The restrictions imposed by CinCPac were sobering. Admiral Nimitz declared that the requirement for strategic surprise would limit any bombardment of Betio to only three hours on the morning of D-Day. He also ruled out Bairiki’s advance seizure and any decoy landings to defend against the Japanese fleet. To make things worse, General Holland Smith announced that the 6th Marines would be withheld and used as a reserve force. The 2nd Marine Division’s tactical options had been stripped away. Ordered into a frontal assault against the teeth of Japanese defenses on Betio with only a three-hour bombardment. Without the 6th Marines attacking the island fortress, that would mean only a 2:1 troop superiority—well below the doctrinal minimum.

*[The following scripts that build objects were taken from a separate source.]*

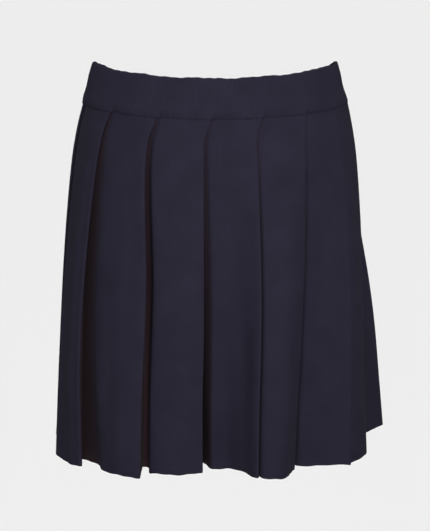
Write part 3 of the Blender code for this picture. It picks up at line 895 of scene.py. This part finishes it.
# Fine-gauge viscose knit, piece-dyed dark navy. Its wales, the upright columns of stitches, show
# as faint lines, with painted shade in the grooves between them, and its fibre keeps it matt. The real
# wales are about 1.4 mm apart, which is too fine to show here, so every second one is drawn. Inside
# the folds the colour is painted shade and light: browner, the tone of the shaded folds seen from the
# front, and a little lighter, to make up for light that does not reach into them.
NAVY = {"yarn": "211f29", "groove": "18171e", "fold": "2a1f22"}
skirt_knit = knit_cloth("fine_viscose_knit", NAVY, 2.8, 2.2, 0.22, 0.16)
# The same yarn knitted as a close rib. Its ribs are raised in the mesh, and a wale is drawn on each.
band_knit = knit_cloth("viscose_rib_knit", NAVY, SEAM_GIRTH / RIBS_ROUND, 2.0, 0.25, 0.2)
thread = sewing_thread("spun_polyester_thread", "2a1e26")

rib_sizes = {"Rib spacing": SEAM_GIRTH / RIBS_ROUND * MM, "Rib height": RIB_HEIGHT * MM,
             "Unevenness": 0.8, "Material": band_knit}
ribs = upright_ribs()
front_band = grow(front_band, ribs, rib_sizes)
back_band = grow(back_band, ribs, rib_sizes)

stitch_sizes = {"Stitch length": STITCH_LENGTH * MM, "Stitch spacing": STITCH_SPACING * MM,
                "Thread": THREAD * MM, "Material": thread}
stitches = row_of_stitches()
front_stitches = grow(thread_line("front_hem_stitches", front_hem), stitches, stitch_sizes)
back_stitches = grow(thread_line("back_hem_stitches", back_hem), stitches, stitch_sizes)

for skirt in (front_skirt, back_skirt):
    skirt.data.materials.append(skirt_knit)

# What each piece stands for, whose solid is hidden, and what it rides on
for piece, node in ((front_skirt, "front_skirt"), (back_skirt, "back_skirt"),
                    (front_band, "front_waistband"), (back_band, "back_waistband")):
    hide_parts(node)
    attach(piece, "root")
for piece in (front_stitches, back_stitches):
    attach(piece, "root")

# Studio
studio(FLOOR_HEIGHT, FLOOR_REACH)
for name, (spot, size, power, colour) in LAMPS.items():
    soft_light(name, spot, LAMP_AIM, size, power, colour)
bpy.context.scene.world = soft_air("studio_air", AIR_STRENGTH)
bpy.context.scene.view_settings.view_transform = "Standard"

camera = bpy.data.cameras.new("front_camera")
camera.lens = CAMERA_LENS
camera.clip_end = CAMERA_SIGHT
holder = put_in_scene("front_camera", camera)
holder.location = CAMERA_SPOT
holder.rotation_euler = (Vector(CAMERA_AIM) - holder.location).to_track_quat("-Z", "Y").to_euler()
bpy.context.scene.camera = holder
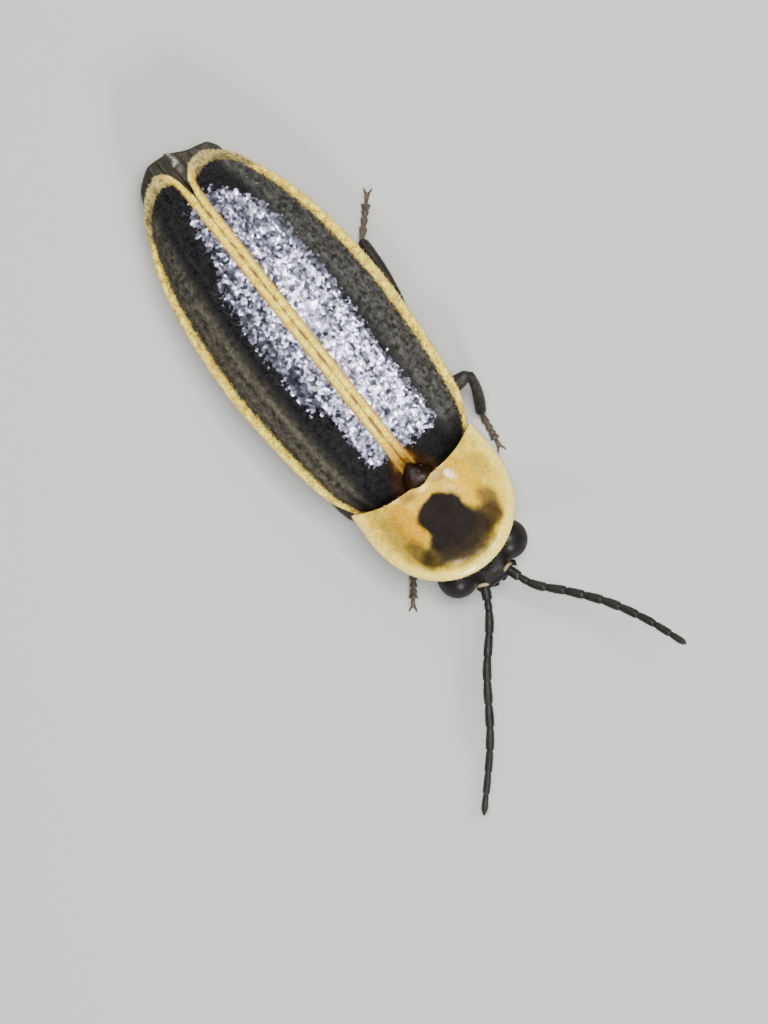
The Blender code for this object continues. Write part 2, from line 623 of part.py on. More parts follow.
def make_tarsus(name, ankle, toe):
    """Make the five-part foot with its two claws, flat where it stands on the floor."""
    heading = toe - ankle
    heading.z = 0
    length = heading.length
    heading.normalize()
    sole_level = toe.z
    start = ankle + heading * (0.6 * TIBIA_RADIUS + GAP * 0.6)
    start.z = ankle.z - 0.1 * MM
    span = length - (start - ankle).dot(heading)
    path, radii = [], []
    reached = 0.0
    for number, share in enumerate(TARSOMERES):
        for t, girth in ((0.03, 0.74), (0.4, 0.92), (0.8, 1.0), (0.97, 0.8)):
            distance = (reached + t * share) / sum(TARSOMERES)
            point = start + heading * span * distance
            point.z = sole_level + (start.z - sole_level) * max(0.0, 1 - distance / 0.3)
            path.append(point)
            radii.append(TARSUS_RADIUS * girth * (0.82 if number == len(TARSOMERES) - 1 else 1.0))
        reached += share
    foot = tube(name, path, radii, 8, "foot", height=0.9)
    claws = []
    for turn in (-1, 1):
        across = Vector((-heading.y, heading.x, 0)) * turn
        root = path[-1] - heading * 0.12 * MM
        claw = [root, root + heading * 0.5 * CLAW_LENGTH + across * 0.35 * CLAW_LENGTH,
                root + heading * 0.95 * CLAW_LENGTH + across * 0.6 * CLAW_LENGTH]
        claw[1].z = sole_level * 0.8
        claw[2].z = CLAW_RADIUS * 0.5
        claws.append(tube("claw", claw, [CLAW_RADIUS * 1.2, CLAW_RADIUS, CLAW_RADIUS * 0.4], 6, "foot"))
    join(foot, claws)
    for vertex in foot.data.vertices:
        vertex.co.z = max(vertex.co.z, 0.0)


def make_legs():
    """Make the six legs and return the hollow that each hip needs in the thorax."""
    cutters = {}
    for leg, joints in LEG_JOINTS.items():
        hip, knee, ankle, toe = (Vector(joint) for joint in joints)
        upper_leg("leg_%s_femur" % leg, hip, knee)
        cutters[leg] = upper_leg("hip_hollow", hip, knee, GAP)
        make_tibia("leg_%s_tibia" % leg, knee, ankle)
        make_tarsus("leg_%s_tarsus" % leg, ankle, toe)
    return cutters


def main():
    for obj in list(bpy.data.objects):
        bpy.data.objects.remove(obj)
    make_elytra()
    make_hind_wings()
    make_pronotum()
    make_scutellum()
    make_head()
    make_trunk(make_legs())


main()
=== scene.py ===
"""Looks of a resting firefly, life size: every visible piece with its finish, the floor and the light.

Laid out as a Blender add-on and run as a script. Lengths in the code are millimetres in the
insect's own frame: its origin lies on the floor under the scutellum, the head points to -Y,
and at() turns such a place into metres in the model's frame.
"""
import bisect
import contextlib
import math
import random

import bmesh
import bpy
from mathutils import Matrix, Vector, kdtree, noise


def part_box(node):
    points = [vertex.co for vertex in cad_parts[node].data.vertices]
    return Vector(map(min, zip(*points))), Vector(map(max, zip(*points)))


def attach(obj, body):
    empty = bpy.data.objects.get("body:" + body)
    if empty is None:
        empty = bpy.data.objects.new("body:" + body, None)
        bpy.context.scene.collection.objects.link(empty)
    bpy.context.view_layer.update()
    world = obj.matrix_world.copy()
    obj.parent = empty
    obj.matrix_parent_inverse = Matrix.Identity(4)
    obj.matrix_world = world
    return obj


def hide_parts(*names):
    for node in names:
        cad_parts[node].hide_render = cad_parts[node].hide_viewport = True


bl_info = {
    "name": "Firefly looks",
    "version": (1, 0, 0),
    "blender": (4, 5, 0),
    "location": "3D View > Sidebar > Firefly",
    "description": "Dresses the solids of a resting firefly with their finished surfaces",
    "category": "Object",
}

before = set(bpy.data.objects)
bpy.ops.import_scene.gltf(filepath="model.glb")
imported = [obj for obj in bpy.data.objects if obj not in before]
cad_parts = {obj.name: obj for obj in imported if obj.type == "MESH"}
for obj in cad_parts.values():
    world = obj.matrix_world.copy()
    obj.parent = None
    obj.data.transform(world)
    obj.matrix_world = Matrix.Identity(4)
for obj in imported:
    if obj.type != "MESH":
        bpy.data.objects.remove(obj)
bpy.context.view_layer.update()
MM = 0.001
SIDES = (("left", 1), ("right", -1))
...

Colonel Shoup returned to New Zealand and prepared a modified operations order and selected the landing beaches. The southwestern tip of Tarawa near the lagoon entrance looked like the profile of a crested bird lying on its back. The Japanese concentrated their defenses on the southern and western coasts (the bird’s head and back). Northern beaches had calmer lagoon waters and only one deadly exception. Defenses in this sector were incomplete, but being improved daily. A thousand-yard pier that jutted north over the fringing reef into deeper lagoon waters (the bird’s legs, sticking upward) was an attractive logistics target. He selected the northern coast for landing beaches—but there was no safe avenue of approach.
The northern shore of Betio from the departure line within the lagoon was designated for the three landing beaches, each 600 yards in length. Moving from west to east, Red Beach One, made up the bird’s beak and neck from the northwestern tip of Betio to a point just east, Red Beach Two made up the bird’s breast from the juncture to the pier, and Red Beach Three from the pier eastward. Green Beach on the western shore, along with other beaches, would be designated as contingencies.

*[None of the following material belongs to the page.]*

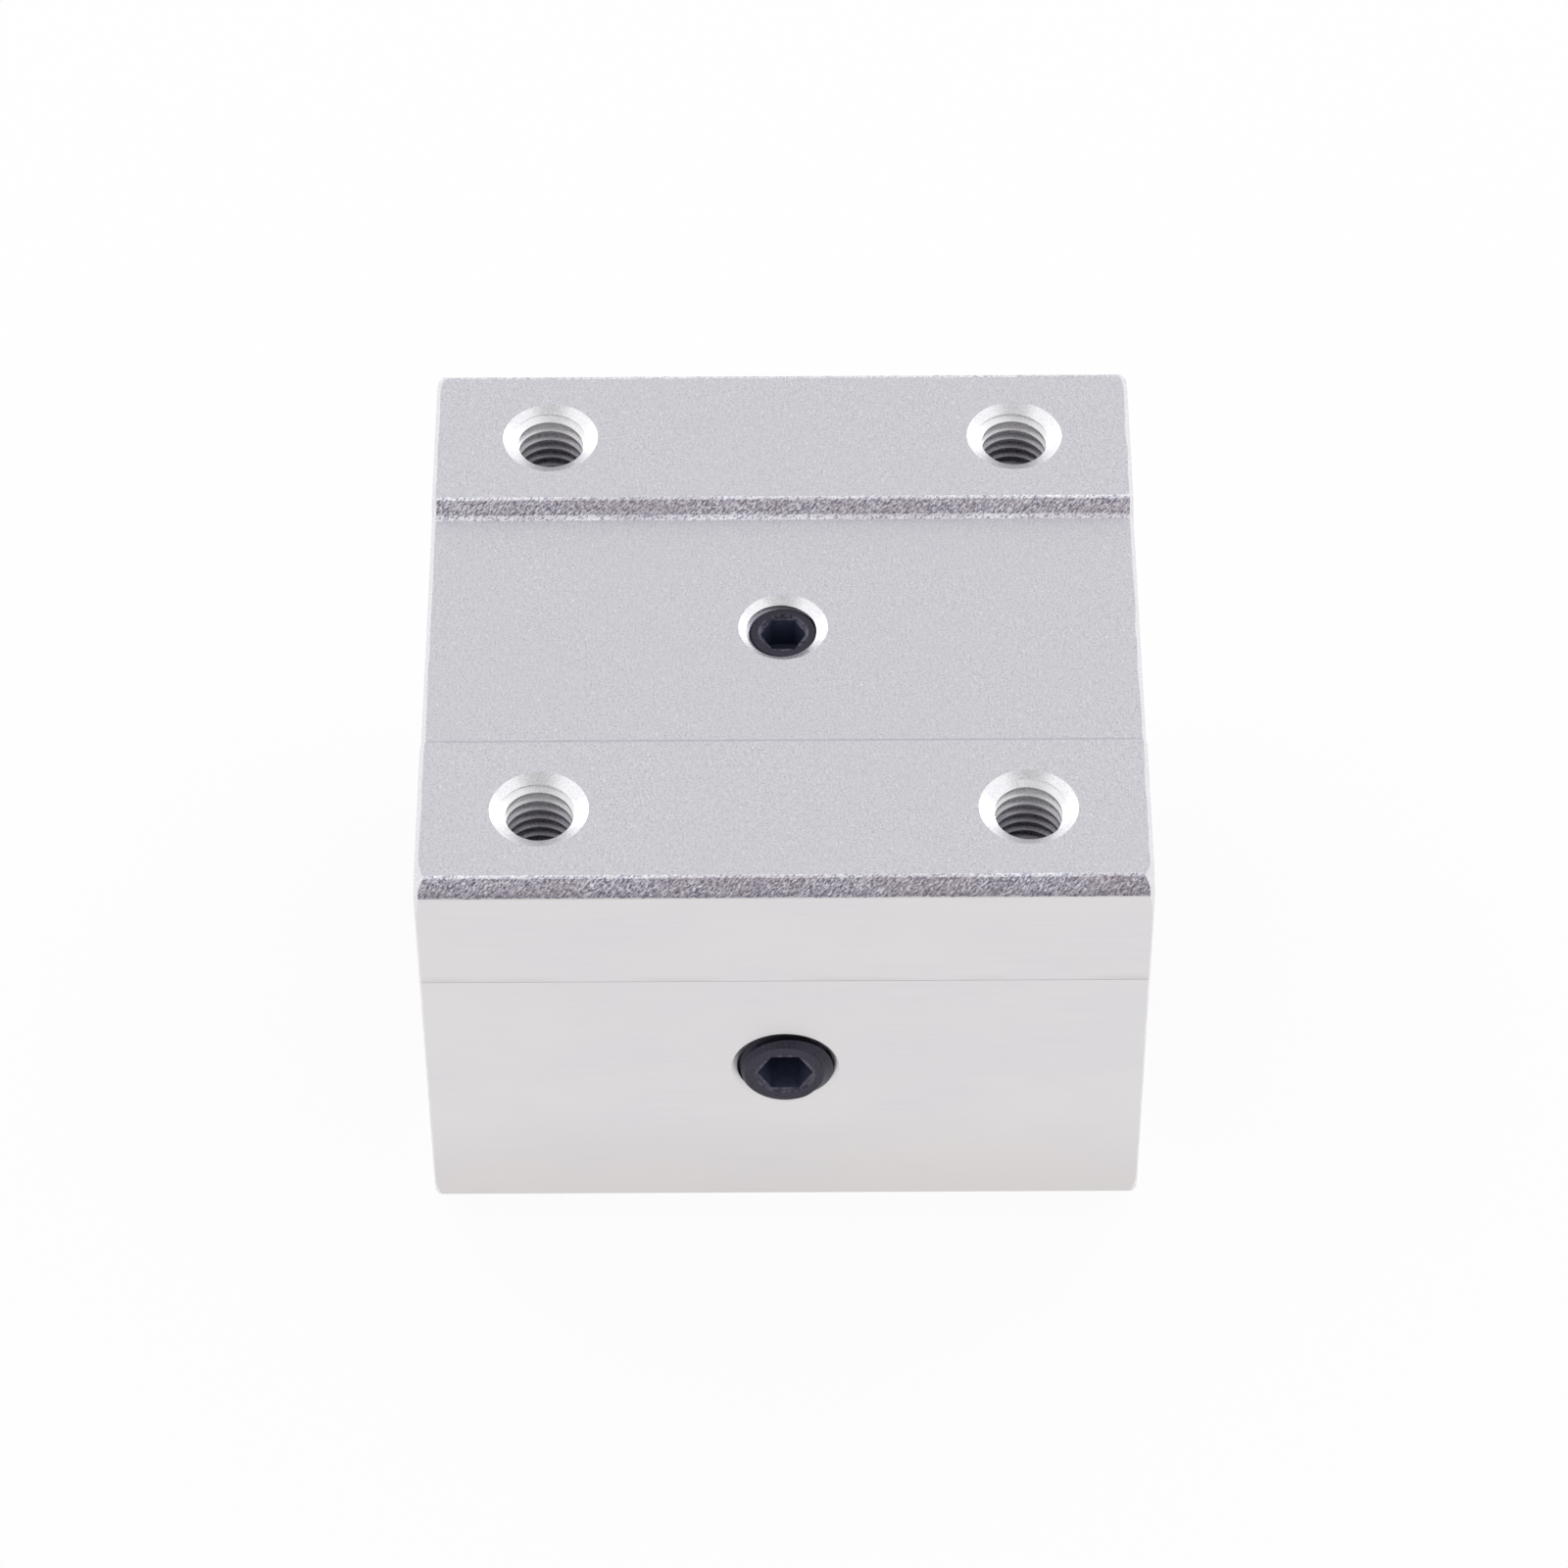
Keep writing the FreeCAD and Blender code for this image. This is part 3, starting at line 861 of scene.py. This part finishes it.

General Smith planned to land with two regiments abreast and one in reserve. Losing the 6th Marines forced him to make a significant change. Colonel Shoup’s modified plan now assigned the 2nd Marines, reinforced by 2/8 (2nd Battalion, 8th Marines) as the main assault force. The rest of the 8th Marines would make up the divisional reserve. An advanced seizure of the pier by First Lieutenant Hawkin’s Scout-Sniper Platoon would precede the main assault.
General Smith scheduled a large-scale amphibious exercise in Hawkes Bay on November 1. He planned for New Zealand trucks to haul the men back to Wellington at the end for a large dance. The entire 2nd Marine Division boarded the sixteen amphibious ships for the routine exercise. It was all a ruse. The ships weighed anchor and headed north to begin Operation Galvanic.
Task Force 53 assembled in New Hebrides on November 7. Admiral Hill arrived onboard the Maryland. Now that the Marines were keenly aware and operations were underway, they were more interested in the fourteen new Sherman tanks on board the Ashland. The 2nd Marine Division had never operated with medium tanks before. The rehearsal landings did little to prepare the Marines for the assault on Betio. Fleet carriers and air wings were assaulting other targets in the Solomons. Sherman tanks had nowhere to offload: the new LVT-2s were still somewhere to the north, underway for Tarawa. And naval gunships were bombarding Erradaka Island, away from the troops landing at Mele Bay.
One positive aspect of the amphibious assault rehearsal was that the Marines could practice embarking on rubber rafts. In the prewar Fleet Marine Force, the first battalion in each regiment was designated the Rubber Boat Battalion. This common site of a mini-flotilla inspired catcalls from other Marines. The main contentious issue during the post-rehearsal critique was the naval gunfire plan. The target island would receive the greatest concentration of naval gunfire in the war to date. Admiral Turner was optimistic about the outcome; he made his plans clear that they did not intend to just neutralize or destroy the island—but obliterate it. General Smith reminded the senior naval officers that the Marines crossed the beach with bayonets. Their only armor would be khaki shirts.
While on New Hebrides, Colonel Marshall, the commander of Combat Team Two became too ill to continue. General Smith p
romoted Colonel Shoup to relieve Colonel Marshall. Shoup knew the 2nd Marines, and he knew the plan. The architect was now the executor.
Once underway, Admiral Hill ordered the various commanders of Task Force 53 to brief troops on the destination and mission. Tarawa was a surprise to most of the men. Many had believed they were heading for Wake Island. On the day before D-Day, General Smith sent a message to the 2nd Division officers and men. In his message, he reassured his men that the Navy would stay and provide support throughout the campaign—unlike in the Guadalcanal Campaign. The troops attentively listened to these words coming over the loudspeakers: “We are embarked on a great offensive to destroy the enemy in the Central Pacific. The Navy will screen our operation and support our attack tomorrow with the greatest concentration of naval gunfire and aerial bombardment in the history of war. The Navy will remain with us until our objective has been secured. Garrison troops are already en route to relieve us as soon as we have completed our work. Good luck and God bless you all.”
As the sun set on Task Force 53 on the evening of D -1, it seemed strategic surprise had been attained. More good news came with the report that small convoys of LSTs transporting the LVT-2s arrived safely from Samoa and had joined the formation. All the pieces were coming together.
D-Day at Betio
Shortly after midnight on D-Day, the crowded transports of Task Force 53 arrived off Tarawa. The sailors cheered as the public address system played the Marine Hymn to the 2/2 Marines scrambling over the sides and down the cargo nets at 0320.